Posted on September 14, 2009 3:00 AM EST

The former chief of the Miami Drug Enforcement Agency ("DEA") Office surrendered to federal agents and found himself in court for his involvement in the Allen Stanford financial scheme to defraud. Former Miami DEA chief, Tom Raffanello, has been indicted in federal court for charges of obstruction of justice, conspiracy and destruction of records. The charges stem from the Allen Stanford fraud investigation. Stanford is currently held without bail in a United States District Court in Houston, Texas.

It is ironic that Rafanello found himself handcuffed and appearing in federal court with other defendants charged with cocaine trafficking and marijuana trafficking. Rafanello posted a $100,000 bond and agreed to turn over his passport. On September 18, 2009, Rafanello will be arraigned with his co-defendant, Bruce Perraud in front of Magistrate Judge Robin Rosenbaum. Both Raffanello and Perraud are represented by Miami criminal lawyers.

After retiring from the DEA in 2004, Raffanello was hired to be a member of Allen Stanford's security force. The federal case centers around allegations that Raffanello and Perraud intentionally tried to derail federal law enforcement's probe into Stanford's 7 billion dollar "Ponzi" scheme. As soon as Stanford was indicted, a federal judge ordered that all of the company records must remain intact. E-mails between Raffanello and Perraud confirm that each understand the judge's order.

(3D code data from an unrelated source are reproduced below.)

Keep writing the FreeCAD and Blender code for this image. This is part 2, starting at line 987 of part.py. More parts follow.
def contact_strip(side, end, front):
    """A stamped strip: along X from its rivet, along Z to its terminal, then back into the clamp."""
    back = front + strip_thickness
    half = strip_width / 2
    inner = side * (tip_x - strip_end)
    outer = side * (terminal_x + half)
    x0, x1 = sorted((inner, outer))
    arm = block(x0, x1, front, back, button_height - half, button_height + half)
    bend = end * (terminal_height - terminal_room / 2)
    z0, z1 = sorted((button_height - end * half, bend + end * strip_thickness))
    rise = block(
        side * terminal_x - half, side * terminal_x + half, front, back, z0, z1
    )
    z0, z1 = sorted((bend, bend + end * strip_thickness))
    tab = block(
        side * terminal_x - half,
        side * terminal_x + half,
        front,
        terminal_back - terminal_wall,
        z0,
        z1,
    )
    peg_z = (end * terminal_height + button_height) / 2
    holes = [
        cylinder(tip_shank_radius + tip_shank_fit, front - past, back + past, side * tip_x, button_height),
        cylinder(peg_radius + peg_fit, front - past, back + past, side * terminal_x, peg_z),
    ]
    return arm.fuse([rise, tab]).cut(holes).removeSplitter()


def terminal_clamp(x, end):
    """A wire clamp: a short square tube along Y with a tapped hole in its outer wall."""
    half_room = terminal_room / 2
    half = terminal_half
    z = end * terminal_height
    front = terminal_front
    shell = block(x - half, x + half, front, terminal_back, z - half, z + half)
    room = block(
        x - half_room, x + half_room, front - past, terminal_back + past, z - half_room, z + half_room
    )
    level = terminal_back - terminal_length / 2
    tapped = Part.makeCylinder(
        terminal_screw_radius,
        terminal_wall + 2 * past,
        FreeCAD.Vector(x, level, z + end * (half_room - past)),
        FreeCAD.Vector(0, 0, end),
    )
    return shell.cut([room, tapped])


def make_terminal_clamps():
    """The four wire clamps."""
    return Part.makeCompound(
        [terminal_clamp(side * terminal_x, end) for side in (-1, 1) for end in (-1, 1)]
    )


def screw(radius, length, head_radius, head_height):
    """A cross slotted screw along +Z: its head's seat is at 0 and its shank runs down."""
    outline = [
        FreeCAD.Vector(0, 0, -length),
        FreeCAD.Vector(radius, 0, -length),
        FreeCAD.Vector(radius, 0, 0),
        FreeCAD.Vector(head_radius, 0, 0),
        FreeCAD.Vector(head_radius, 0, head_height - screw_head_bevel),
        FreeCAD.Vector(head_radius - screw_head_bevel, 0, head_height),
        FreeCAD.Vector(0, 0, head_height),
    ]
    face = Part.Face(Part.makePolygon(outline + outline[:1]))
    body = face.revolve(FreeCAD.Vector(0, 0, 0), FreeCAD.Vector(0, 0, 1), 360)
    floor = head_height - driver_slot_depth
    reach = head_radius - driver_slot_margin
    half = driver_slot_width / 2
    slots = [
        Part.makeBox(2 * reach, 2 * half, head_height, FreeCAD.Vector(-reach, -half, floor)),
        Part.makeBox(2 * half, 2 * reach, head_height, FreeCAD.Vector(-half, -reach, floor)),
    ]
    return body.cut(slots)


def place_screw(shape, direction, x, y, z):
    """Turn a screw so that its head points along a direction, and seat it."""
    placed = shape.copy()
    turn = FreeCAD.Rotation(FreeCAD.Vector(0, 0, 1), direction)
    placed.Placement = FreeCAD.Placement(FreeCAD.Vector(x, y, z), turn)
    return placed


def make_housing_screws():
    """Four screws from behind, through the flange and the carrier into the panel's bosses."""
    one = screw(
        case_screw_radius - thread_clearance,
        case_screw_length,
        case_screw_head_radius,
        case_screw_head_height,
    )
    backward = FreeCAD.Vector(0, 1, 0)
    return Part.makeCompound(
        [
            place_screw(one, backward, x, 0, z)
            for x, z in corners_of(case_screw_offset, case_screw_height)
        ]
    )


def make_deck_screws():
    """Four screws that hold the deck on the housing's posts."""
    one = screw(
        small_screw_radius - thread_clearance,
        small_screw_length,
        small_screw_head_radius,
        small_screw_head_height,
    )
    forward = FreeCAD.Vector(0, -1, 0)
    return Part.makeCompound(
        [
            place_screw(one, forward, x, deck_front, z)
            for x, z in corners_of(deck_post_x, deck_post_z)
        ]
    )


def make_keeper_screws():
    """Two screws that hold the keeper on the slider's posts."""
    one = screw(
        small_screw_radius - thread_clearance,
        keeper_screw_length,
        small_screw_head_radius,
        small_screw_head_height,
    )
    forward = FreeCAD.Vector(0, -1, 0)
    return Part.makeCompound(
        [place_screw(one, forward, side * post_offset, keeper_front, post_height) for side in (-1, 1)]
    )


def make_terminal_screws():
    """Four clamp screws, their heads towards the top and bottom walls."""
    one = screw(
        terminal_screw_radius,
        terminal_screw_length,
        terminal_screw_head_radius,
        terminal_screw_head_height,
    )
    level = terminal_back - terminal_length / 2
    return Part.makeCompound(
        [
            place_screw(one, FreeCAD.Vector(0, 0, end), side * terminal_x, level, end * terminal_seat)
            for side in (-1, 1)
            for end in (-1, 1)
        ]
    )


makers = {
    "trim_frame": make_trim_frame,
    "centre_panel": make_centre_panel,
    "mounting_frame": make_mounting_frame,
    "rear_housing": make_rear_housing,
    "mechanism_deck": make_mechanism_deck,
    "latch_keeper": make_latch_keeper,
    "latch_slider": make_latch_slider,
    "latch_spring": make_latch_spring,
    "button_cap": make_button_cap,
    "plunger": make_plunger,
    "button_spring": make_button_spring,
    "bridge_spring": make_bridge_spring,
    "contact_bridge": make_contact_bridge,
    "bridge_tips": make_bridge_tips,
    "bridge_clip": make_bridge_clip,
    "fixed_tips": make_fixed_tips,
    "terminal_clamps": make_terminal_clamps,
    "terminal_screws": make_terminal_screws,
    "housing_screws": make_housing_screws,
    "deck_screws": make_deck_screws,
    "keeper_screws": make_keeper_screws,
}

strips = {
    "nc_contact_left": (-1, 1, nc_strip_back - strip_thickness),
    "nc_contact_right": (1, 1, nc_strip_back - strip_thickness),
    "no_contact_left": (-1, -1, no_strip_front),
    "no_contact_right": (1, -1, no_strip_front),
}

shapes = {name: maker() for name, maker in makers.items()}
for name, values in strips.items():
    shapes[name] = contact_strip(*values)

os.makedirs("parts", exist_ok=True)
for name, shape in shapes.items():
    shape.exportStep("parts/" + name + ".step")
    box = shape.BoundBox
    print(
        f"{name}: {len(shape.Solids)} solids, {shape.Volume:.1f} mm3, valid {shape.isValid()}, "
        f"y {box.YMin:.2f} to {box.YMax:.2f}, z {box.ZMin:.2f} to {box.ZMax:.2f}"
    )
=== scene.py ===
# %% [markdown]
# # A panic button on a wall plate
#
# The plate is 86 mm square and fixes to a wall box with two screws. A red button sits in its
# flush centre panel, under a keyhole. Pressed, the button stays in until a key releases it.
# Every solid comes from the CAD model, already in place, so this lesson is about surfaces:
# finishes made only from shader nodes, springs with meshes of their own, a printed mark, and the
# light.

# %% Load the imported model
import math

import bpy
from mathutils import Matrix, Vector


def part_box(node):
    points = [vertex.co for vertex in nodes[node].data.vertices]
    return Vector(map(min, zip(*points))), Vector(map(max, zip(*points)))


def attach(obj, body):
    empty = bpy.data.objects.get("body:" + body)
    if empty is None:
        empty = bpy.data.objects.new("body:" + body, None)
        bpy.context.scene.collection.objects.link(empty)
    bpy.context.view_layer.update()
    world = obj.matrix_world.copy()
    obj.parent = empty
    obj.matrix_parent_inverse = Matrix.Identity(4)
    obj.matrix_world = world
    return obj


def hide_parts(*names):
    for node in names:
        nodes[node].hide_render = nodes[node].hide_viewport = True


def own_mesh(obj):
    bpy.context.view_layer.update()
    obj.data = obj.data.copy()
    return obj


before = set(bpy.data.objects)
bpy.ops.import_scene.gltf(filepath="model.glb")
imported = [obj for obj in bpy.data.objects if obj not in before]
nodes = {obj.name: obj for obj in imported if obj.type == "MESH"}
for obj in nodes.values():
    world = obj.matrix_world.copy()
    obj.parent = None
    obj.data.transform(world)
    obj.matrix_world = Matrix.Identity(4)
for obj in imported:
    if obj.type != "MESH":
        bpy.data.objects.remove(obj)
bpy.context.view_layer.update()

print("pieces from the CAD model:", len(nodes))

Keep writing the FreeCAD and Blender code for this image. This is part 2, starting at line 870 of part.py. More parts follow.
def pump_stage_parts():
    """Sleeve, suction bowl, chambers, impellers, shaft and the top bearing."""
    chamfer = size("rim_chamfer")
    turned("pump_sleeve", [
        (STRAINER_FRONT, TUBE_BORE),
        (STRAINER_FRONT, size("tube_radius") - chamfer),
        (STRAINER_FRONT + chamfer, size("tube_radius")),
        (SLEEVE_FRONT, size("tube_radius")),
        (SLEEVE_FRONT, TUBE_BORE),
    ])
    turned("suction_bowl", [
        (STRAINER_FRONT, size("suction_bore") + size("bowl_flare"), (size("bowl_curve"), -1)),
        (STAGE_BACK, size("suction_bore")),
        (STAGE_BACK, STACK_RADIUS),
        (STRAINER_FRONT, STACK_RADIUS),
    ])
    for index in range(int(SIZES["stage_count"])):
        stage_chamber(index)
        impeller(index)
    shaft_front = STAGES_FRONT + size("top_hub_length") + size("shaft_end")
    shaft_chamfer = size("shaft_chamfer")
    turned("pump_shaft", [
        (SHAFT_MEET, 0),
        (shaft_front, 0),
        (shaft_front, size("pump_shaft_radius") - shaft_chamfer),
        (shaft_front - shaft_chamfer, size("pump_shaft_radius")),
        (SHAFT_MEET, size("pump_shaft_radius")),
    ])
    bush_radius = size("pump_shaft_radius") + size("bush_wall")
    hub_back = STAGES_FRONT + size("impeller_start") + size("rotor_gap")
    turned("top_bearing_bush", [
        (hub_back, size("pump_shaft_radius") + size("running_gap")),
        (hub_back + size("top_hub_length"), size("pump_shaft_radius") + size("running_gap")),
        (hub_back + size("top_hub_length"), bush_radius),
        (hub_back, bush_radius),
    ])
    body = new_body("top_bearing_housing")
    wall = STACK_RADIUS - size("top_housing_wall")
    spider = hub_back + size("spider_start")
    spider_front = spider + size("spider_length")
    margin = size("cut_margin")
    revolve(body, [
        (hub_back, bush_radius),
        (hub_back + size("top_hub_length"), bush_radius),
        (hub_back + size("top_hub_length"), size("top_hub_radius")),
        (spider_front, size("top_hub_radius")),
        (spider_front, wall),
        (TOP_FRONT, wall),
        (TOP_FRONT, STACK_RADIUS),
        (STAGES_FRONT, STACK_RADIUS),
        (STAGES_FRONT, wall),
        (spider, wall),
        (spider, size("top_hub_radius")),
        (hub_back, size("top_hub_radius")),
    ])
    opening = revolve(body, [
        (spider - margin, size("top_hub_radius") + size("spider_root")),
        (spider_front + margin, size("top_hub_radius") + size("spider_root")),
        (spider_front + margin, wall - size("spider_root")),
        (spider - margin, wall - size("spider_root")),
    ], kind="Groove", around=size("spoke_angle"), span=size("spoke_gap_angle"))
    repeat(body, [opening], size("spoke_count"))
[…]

The indictment alleges that on February 25, 2009, a shredding truck arrived at the company's office located near the Ft. Lauderdale Airport. Under Perraud's direction all of the paperwork contained in the office was taken away for destruction. According to Raffanello, he ordered Perraud to destroy the paper records because duplicates were stored in computer files.

The Miami criminal attorney representing Raffanello said that the destruction of the records was a mistake and that the documents were destroyed in due course as a matter of regularly scheduled housekeeping. Perraud's Miami criminal defense lawyer told reporters that the documents that were destroyed had nothing to do with the violations that the SEC was investigating. Federal prosecutors allege that the documents were intentionally destroyed to curtail the federal investigation into Stanford six days after his operation was shut down in February.

Indicted ex-DEA Boss Turns Himself In, The Miami Herald, September 12, 2009.